La Stratégie de l’Autruche  (Recension)

Le monde en crise vu par Omar Aktouf 

 

La parution en 2002 du livre Lastratégie de l’autruche. Post-mondialisation, management et rationalité économique d’Omar Aktouf a été « un événement majeur » comme l’écrit Federico Mayor Zaragoza, homme politique espagnol et ancien Président de l’UNESCO, dans sa préface au livre. Traduit dans plusieurs pays, il ne sera publié en Algérie qu’en 2013, à l’initiative des éditions Arak. Ce livre, d’une étourdissante lucidité, a vu la crise économique, sociale et écologique que vit le monde actuellement alors qu’elle ne faisait que pointer son nez. « La pensée ultralibérale a eu des effets dévastateurs sur la planète entière : en plus des crises à répétitions avec leurs lots de détresse humaine, son impact sur l’environnement continue d’être une menace pour la continuité de la vie sur la planète.
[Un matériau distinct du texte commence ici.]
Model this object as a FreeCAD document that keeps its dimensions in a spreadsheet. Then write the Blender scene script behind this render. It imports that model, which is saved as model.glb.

Avant que ces phénomènes ne deviennent visibles pour le commun des mortels, Aktouf les a perçus, avec quelques rares autres penseurs, dès leurs premiers balbutiement », écrit l’économiste Abdelhak Lamiri dans sa préface à l’édition algérienne du livre dont la lecture, selon lui, « nous éviterait bien des déboires ».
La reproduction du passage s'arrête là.